Now, let me say one more thing before we close. Many of you aren’t so much concerned about yourself. You know the Savior, you know your sins are forgiven. But what about mom? What about dad? What about a friend or loved one who has violently and vehemently denied Christ? Is it too late for them? Have they committed the sin?
I want to say this. Jesus is the only one who ever talked about the unpardonable sin – He’s the only one who ever told someone, you’ve gone too far. You see, the ultimate judgment of the soul belongs to God alone. Not you, not me. Has your friend or loved one gone too far? I don’t know – that’s not for you or me or anyone else to decide. Only God knows. So you keep praying, you keep trusting, you keep sharing – and trust their eternal salvation to the only one who can do anything about it anyway.

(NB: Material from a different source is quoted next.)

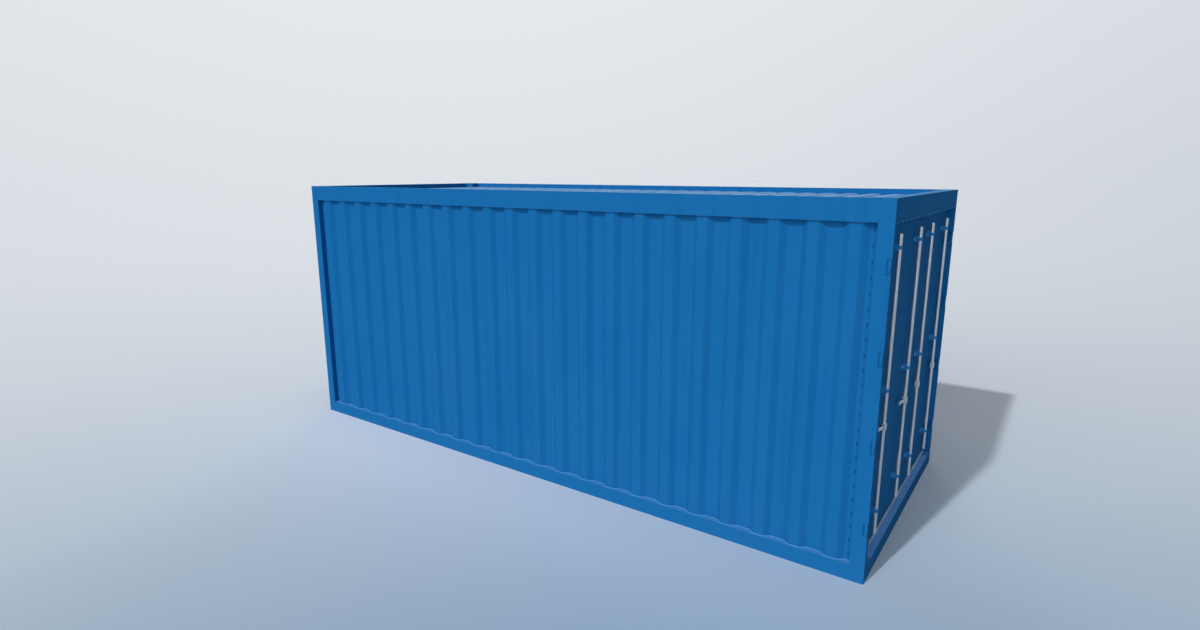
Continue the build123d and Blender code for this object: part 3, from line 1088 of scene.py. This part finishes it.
@dataclass(frozen=True)
class Island:
    """The box of one solid of a node.

    Attributes:
        low: Its lowest corner.
        high: Its highest corner.
    """

    low: Vector
    high: Vector

    @property
    def centre(self) -> Vector:
        """The middle of the box."""
        return (self.low + self.high) / 2


def islands(node: str) -> list[Island]:
    """Finds the separate solids of a node.

    Args:
        node: The node's name.

    Returns:
        Their boxes, sorted by height, then by Y and then by X, so that each run gives one order.
    """
    shape = bmesh.new()
    shape.from_mesh(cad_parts[node].data)
    bmesh.ops.remove_doubles(shape, verts=shape.verts, dist=SAME_POINT)
    waiting = set(shape.verts)
    found = []
    while waiting:
        reached = [waiting.pop()]
        for vertex in reached:
            for edge in vertex.link_edges:
                other = edge.other_vert(vertex)
                if other in waiting:
                    waiting.remove(other)
                    reached.append(other)
        corners = list(zip(*(vertex.co for vertex in reached)))
        found.append(Island(Vector(map(min, corners)), Vector(map(max, corners))))
    shape.free()
    return sorted(
        found, key=lambda island: (round(island.centre.z, 3), island.centre.y, island.centre.x)
    )


# Sub-assemblies


@dataclass
class FoldedSheets:
    """The corrugated side walls, front wall and roof, with their bends and the sealer along them.

    Attributes:
        finishes: The finishes.
        thickness: The sheets' thickness.
        bend: The radius that the press leaves at the middle of the sheet.
        wall_slope: The width of a wall wave's slope along the wall.
        wall_crest: The width of its crest.
        side_waves: How many waves a side wall has.
        front_waves: How many the front wall has.
        roof_slope: The width of a roof wave's slope.
        roof_crest: The width of its crest.
        roof_waves: How many waves the roof has.
        bead: The radius of the seam sealer along a wall's edges.
    """

    finishes: Finishes
    thickness: float = SHEET
    bend: float = 9 * MM
    wall_slope: float = 44 * MM
    wall_crest: float = 74 * MM
    side_waves: int = 22
    front_waves: int = 9
    roof_slope: float = 18 * MM
    roof_crest: float = 90 * MM
    roof_waves: int = 28
    bead: float = 4 * MM

    def __post_init__(self) -> None:
        """Builds the trees that the sheets and the seams share."""
        path = corrugation_path()
        self.sheet_tree = sheet_tree(path)
        self.bead_tree = bead_tree(path)

    def values(self, run: float, waves: int, depth: float, slope: float, crest: float) -> dict:
        """Lists the tree inputs that describe one corrugation.

        Args:
            run: Its length across the folds.
            waves: How many waves it has.
            depth: How deep they are, from middle to middle of the sheet.
            slope: The width of a slope.
            crest: The width of a crest.

        Returns:
            The inputs, by name.
        """
        return {
            "Run": run, "Waves": waves, "Depth": depth, "Slope": slope, "Crest": crest,
            "Bend": self.bend,
        }

    def sheet(
        self, node: str, corrugation: dict, width: float, place: Matrix, paint: Material
    ) -> None:
        """Makes one folded sheet in place of its plain node.

        Args:
            node: The node that it replaces.
            corrugation: The corrugation's inputs.
            width: The length of its folds.
            place: Where it goes.
            paint: Its finish.
        """
        name = f"{node}_sheet"
        values = {**corrugation, "Width": width, "Material": paint}
        piece = grow(name, self.sheet_tree, values)
        shell = piece.modifiers.new("thickness", "SOLIDIFY")
        shell.thickness = self.thickness
        shell.offset = 0
        shell.use_even_offset = True
        settle(piece, place)
        attach(piece, "box", "blue_paint", node)

    def seams(self, name: str, corrugation: dict, places: list[Matrix]) -> None:
        """Lays beads of sealer along the edges of a folded sheet, as one piece.

        Args:
            name: The piece's name.
            corrugation: The corrugation's inputs.
            places: Where each bead goes.
        """
        # The beads are painted paler than the walls, as painted light.
        values = {**corrugation, "Radius": self.bead, "Material": self.finishes.sealer}
        beads = settle(grow(name, self.bead_tree, values))
        rows = bmesh.new()
        for place in places:
            bead = beads.data.copy()
            bead.transform(place)
            rows.from_mesh(bead)
            bpy.data.meshes.remove(bead)
        rows.to_mesh(beads.data)
        rows.free()
        attach(beads, "box", "blue_paint")

    def wall(self, wall: str, waves: int, turn: float) -> None:
        """Makes one wall and its seams.

        Args:
            wall: The wall's node.
            waves: How many waves it has.
            turn: How far it is turned about Z from the left wall's direction.
        """
        low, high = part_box(wall)
        size = high - low
        along, through = (size.x, size.y) if size.x > size.y else (size.y, size.x)
        depth = through - self.thickness
        corrugation = self.values(along, waves, depth, self.wall_slope, self.wall_crest)
        middle = (low + high) / 2
        corner = Vector((-along / 2, -through / 2 + self.thickness / 2, 0))
        stand = Matrix.Translation((middle.x, middle.y, low.z)) @ Matrix.Rotation(turn, 4, "Z")
        self.sheet(
            wall, corrugation, size.z, stand @ Matrix.Translation(corner), self.finishes.sheet_paint
        )
        bead_line = corner - Vector((0, self.thickness / 2 + self.bead / 2, 0))
        edges = [bead_line, bead_line + Vector((0, 0, size.z))]
        self.seams(f"{wall}_seams", corrugation, [stand @ Matrix.Translation(edge) for edge in edges])

    def roof(self) -> None:
        """Makes the roof sheet."""
        low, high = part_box("roof")
        size = high - low
        corrugation = self.values(
            size.x, self.roof_waves, size.z - self.thickness, self.roof_slope, self.roof_crest
        )
        lay = Matrix.Translation((low.x, low.y, high.z - self.thickness / 2)) @ Matrix.Rotation(
            -math.pi / 2, 4, "X"
        )
        self.sheet("roof", corrugation, size.y, lay, self.finishes.roof_paint)

    def build(self) -> None:
        """Makes every folded sheet."""
        self.wall("left_wall", self.side_waves, 0.0)
        self.wall("right_wall", self.side_waves, math.pi)
        self.wall("front_wall", self.front_waves, -math.pi / 2)
        self.roof()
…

So as we close this morning, what can we take from this message? Much encouragement. Far from being a passage that breeds fear and concern, it should be one that brings comfort and hope. I don’t have to worry or wonder if I’ve committed the unpardonable sin. Every sin is forgivable, is within the reach of God’s grace, except this one of a total denial of who Jesus is and what He has done – a complete hardening of the heart to the gospel. If I’m confessing Jesus to be my Savior, I don’t have to worry about whether I’ve done or said something unforgivable – I haven’t. And, I don’t have to worry or wonder if some loved one has committed the unpardonable sin because they’ve committed some egregious sin that people have wrongly called unpardonable – here, Jesus says, every sin is pardonable. Because Jesus’ love is deep; His grace, amazing; His favor, unmerited; His forgiveness, unbounded.